"'There they are!' he said suddenly."

"The gipsies?" said Una. "Oh, Tom, do they live in that funny little house?"

"Yes," said Tom, "and when they want to go somewhere else they just pack up their hut—it all comes to piece somehow—and then go off in that cart. It must be awfully jolly to live like that."

"Yes, in the summer," Una agreed, "but not in the winter, Tom. Oh, no!—not in the cold, cold winter, when the snow is on the ground," and Una gave a little shiver at the thought.

"No," said Tom, "not in the winter, perhaps, and not when they haven't enough to eat, like these now. The woman said she'd only had half a loaf of bread to give her children all yesterday, and that is why mother sent them a great can of soup by Barnes this morning, and I'm taking them these things now, because they're going on to-morrow towards the hospital where the children's father is. Now, what are you going to do, Una?

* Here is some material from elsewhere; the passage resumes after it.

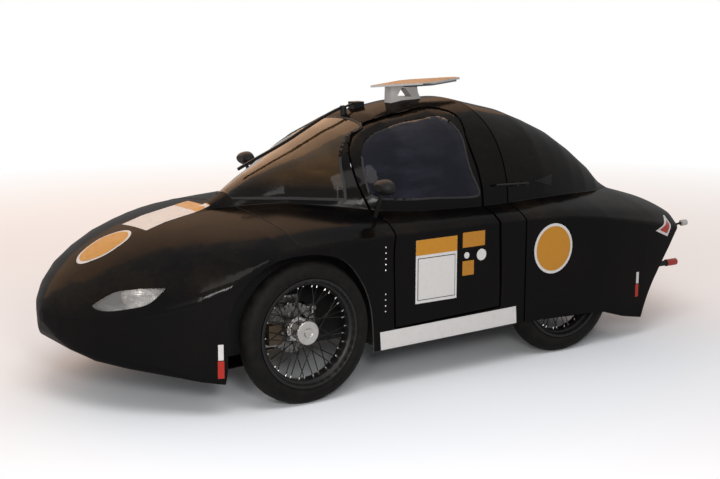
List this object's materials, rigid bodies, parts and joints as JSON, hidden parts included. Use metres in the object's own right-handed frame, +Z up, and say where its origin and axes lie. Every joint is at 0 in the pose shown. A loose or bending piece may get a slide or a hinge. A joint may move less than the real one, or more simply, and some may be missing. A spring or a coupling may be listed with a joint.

Are you coming too, or going to stay here?"

"I'll stay here," said Una, "if you can carry all the parcels."

"Yes, I can," said Tom. "I carried them all the way from the shop to where I met you in the wood."

Una piled the parcels carefully one on the top of the other in Tom's arms, then sat down on the mossy root of a tree, and watched him as he crossed the common towards the little brown hut among the gorse bushes.